Solar carports are easier to install than a rooftop solar system because they don't sit on an existing roof. This makes them less expensive and even something that can be done as a do-it-yourself project, assuming you have the requisite skills and the aid of someone with an electrician's license.
Solar Carport or Solar Canopy?
"Solar carport” and “solar canopy” are often used interchangeably. Treehugger defines a solar canopy as a larger structure covering a commercial parking lot, service stations, public electric vehicle stations, and other large-scale operations. We use "solar carport" to describe a smaller-scale project covering only 1-3 vehicles, such as in a residential setting.
Benefits of a Solar Carport
Our cars sit idle for 90% of the time, and the places we put them occupy a great deal of space. In cities, about 40% of all paved areas are taken up by exposed parking areas. Paving over a portion of your property for no other reason than to park an idle vehicle is an investment that gets little in return. Solar carports provide a number of benefits, only some of them financial.
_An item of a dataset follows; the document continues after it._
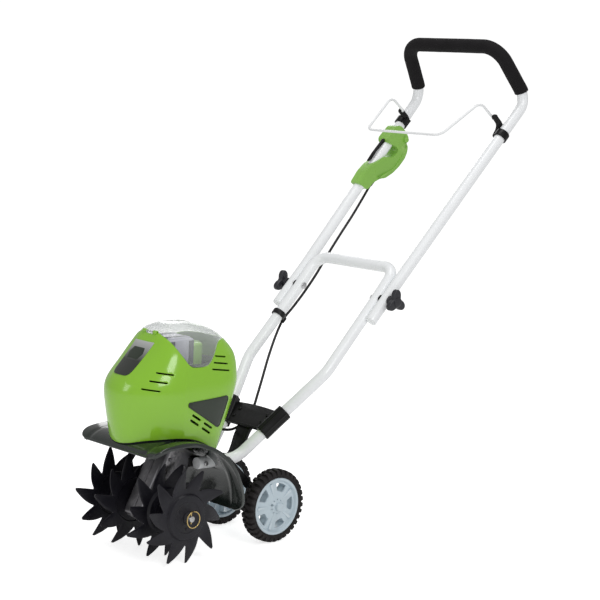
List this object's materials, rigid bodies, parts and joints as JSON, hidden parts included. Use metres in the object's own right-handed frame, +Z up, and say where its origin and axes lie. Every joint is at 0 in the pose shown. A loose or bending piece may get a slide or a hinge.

The most obvious advantage is the extra power solar carports provide. Whether in a business setting or a residential one, solar carports can be used to charge electric vehicles, or they can be used in combination with a battery backup system, increasing a home's resilience during power outages and allowing homeowners to reduce their electricity bills.
Especially in commercial zones, where real estate is costly, it makes sense for businesses to cover their parking spaces with solar carports. Not only do they provide shade and shelter for their customers' or employees' vehicles, but they generate electricity for their business, resulting in significant savings.
Businesses and industries can also reduce their carbon emissions or earn income by generating renewable energy credits (RECs), which can be sold to other industries seeking to offset their emissions.
Uncovered pavement contributes to the creation of heat islands, where daytime temperatures can be 1–7 degrees F higher than temperatures in surrounding areas. This exacerbates the dangers of rising global temperatures, especially for people more likely to suffer from heat exposure, such as the elderly, young children, and low-income communities.
Installing carports at residences or over commercial parking lots can reduce the stress of reflected heat by absorbing solar radiation and converting it into usable energy.
Better Sun Exposure
Being mounted on a frame means the solar panels on a carport can be angled to maximize their exposure to the sun, rather than have to comfort the pitch and angle of an existing roof. While an east-west facing roof may not have sufficient exposure to merit the cost of a solar installation, a free-standing carport can be installed at any angle. And depending on its height, a solar carport can take advantage of solar trackers, which allow the panels to follow the sun throughout the day.
Like other ground-mounted panels, a solar carport is more accessible and easier to maintain than a rooftop system. It is easier to clear snow or debris from them and to periodically wash them with water—without the need to climb on a sloped roof. Should a homeowner's roof need repair for any reason, there are no panels that need to be removed in order to make the repairs.